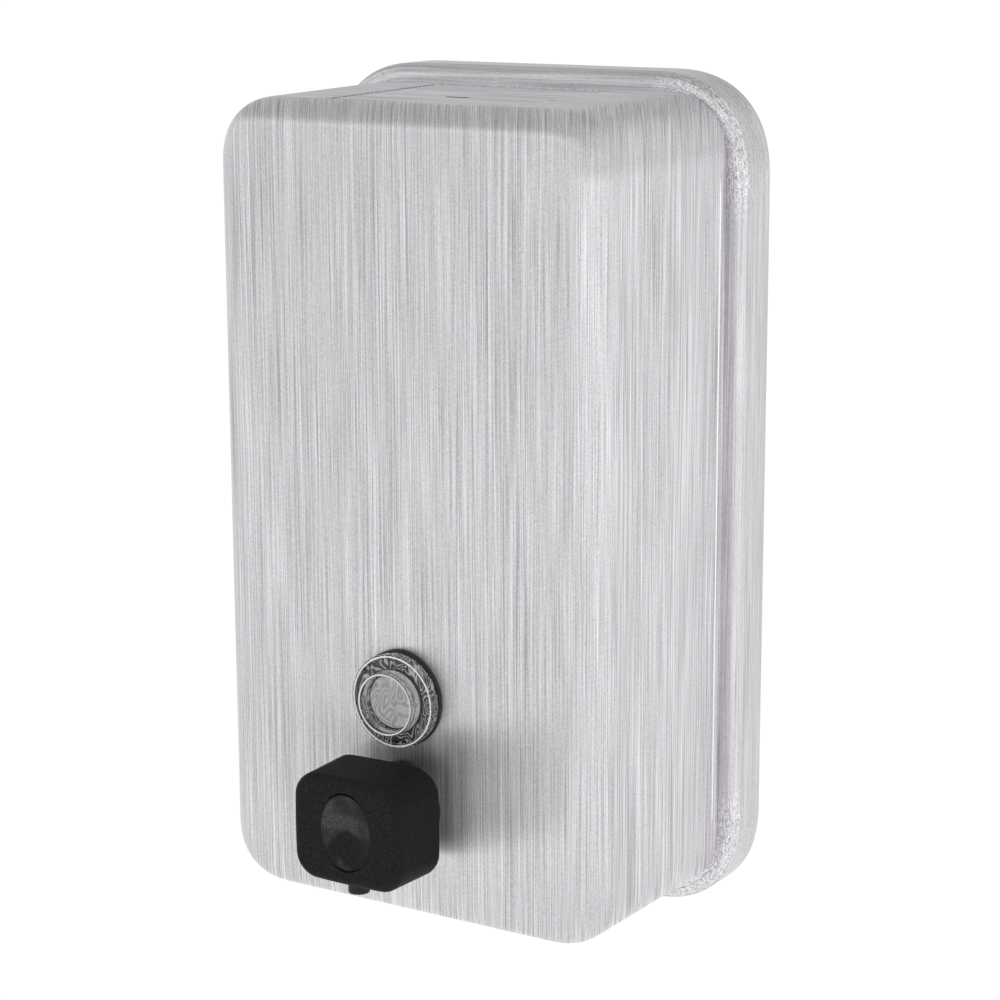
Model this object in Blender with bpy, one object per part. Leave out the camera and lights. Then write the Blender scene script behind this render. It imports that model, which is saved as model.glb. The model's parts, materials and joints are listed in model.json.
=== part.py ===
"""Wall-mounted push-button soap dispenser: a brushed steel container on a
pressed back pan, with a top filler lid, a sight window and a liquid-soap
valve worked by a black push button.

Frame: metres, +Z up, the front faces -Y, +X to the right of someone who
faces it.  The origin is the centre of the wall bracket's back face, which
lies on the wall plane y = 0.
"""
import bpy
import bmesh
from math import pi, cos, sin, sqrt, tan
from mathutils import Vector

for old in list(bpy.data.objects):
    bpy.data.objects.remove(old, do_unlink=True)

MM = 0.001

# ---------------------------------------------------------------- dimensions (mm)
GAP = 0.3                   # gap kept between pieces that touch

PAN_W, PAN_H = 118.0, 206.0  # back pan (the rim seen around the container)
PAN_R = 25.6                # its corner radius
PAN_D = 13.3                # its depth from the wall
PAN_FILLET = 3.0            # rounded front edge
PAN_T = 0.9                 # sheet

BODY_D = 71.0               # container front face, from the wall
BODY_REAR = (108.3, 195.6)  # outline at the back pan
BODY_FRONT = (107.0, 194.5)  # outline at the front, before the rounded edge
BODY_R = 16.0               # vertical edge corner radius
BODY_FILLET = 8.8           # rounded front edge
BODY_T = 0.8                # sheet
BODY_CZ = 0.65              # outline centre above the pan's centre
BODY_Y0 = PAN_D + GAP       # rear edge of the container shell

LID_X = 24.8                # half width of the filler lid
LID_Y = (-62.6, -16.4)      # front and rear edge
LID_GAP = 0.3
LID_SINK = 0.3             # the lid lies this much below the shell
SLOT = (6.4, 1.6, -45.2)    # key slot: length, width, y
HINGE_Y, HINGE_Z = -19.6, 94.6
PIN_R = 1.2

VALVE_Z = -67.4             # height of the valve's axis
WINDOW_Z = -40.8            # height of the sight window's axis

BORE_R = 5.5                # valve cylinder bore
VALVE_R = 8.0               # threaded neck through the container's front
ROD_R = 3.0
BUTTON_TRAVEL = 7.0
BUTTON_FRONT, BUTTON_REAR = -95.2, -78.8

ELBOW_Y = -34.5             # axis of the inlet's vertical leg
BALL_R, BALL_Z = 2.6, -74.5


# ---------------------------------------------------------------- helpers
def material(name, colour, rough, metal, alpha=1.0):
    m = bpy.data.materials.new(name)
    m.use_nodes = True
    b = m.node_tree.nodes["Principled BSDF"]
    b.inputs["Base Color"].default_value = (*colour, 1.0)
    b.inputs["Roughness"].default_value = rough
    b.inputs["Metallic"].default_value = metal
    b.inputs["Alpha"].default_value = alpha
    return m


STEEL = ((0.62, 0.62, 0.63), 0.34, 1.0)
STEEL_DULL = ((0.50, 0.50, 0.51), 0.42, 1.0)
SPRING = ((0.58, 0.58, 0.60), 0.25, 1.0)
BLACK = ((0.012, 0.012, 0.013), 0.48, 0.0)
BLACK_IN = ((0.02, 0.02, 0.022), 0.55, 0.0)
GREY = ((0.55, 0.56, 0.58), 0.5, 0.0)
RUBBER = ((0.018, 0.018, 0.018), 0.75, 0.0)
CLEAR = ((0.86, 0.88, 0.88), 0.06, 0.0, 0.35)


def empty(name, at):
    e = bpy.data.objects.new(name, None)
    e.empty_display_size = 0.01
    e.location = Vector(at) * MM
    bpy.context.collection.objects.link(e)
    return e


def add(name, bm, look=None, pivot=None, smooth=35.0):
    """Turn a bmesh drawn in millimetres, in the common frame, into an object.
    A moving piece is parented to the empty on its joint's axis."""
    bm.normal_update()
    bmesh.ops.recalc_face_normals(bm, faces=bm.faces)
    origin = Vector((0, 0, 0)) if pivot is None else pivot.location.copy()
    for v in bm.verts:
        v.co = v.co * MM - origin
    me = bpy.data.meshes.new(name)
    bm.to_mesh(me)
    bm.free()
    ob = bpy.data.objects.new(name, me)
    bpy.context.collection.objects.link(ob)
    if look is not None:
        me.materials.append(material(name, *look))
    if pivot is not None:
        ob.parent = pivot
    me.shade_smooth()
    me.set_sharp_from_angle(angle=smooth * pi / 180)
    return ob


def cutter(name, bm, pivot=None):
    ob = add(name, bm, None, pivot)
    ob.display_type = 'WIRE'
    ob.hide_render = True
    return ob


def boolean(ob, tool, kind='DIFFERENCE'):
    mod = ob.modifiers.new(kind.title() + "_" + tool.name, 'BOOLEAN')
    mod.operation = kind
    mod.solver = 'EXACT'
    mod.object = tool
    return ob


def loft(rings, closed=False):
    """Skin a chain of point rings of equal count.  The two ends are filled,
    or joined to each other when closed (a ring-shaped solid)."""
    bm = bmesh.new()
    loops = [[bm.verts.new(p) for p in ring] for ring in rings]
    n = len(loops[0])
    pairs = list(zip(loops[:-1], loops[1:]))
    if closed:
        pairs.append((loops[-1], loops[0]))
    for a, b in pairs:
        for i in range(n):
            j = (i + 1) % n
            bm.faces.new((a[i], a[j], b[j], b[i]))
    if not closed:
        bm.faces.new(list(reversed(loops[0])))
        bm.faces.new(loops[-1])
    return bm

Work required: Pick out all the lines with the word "that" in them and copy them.

The reply:
Model this object in Blender with bpy, one object per part. Leave out the camera and lights. Then write the Blender scene script behind this render. It imports that model, which is saved as model.glb. The model's parts, materials and joints are listed in model.json.
GAP = 0.3                   # gap kept between pieces that touch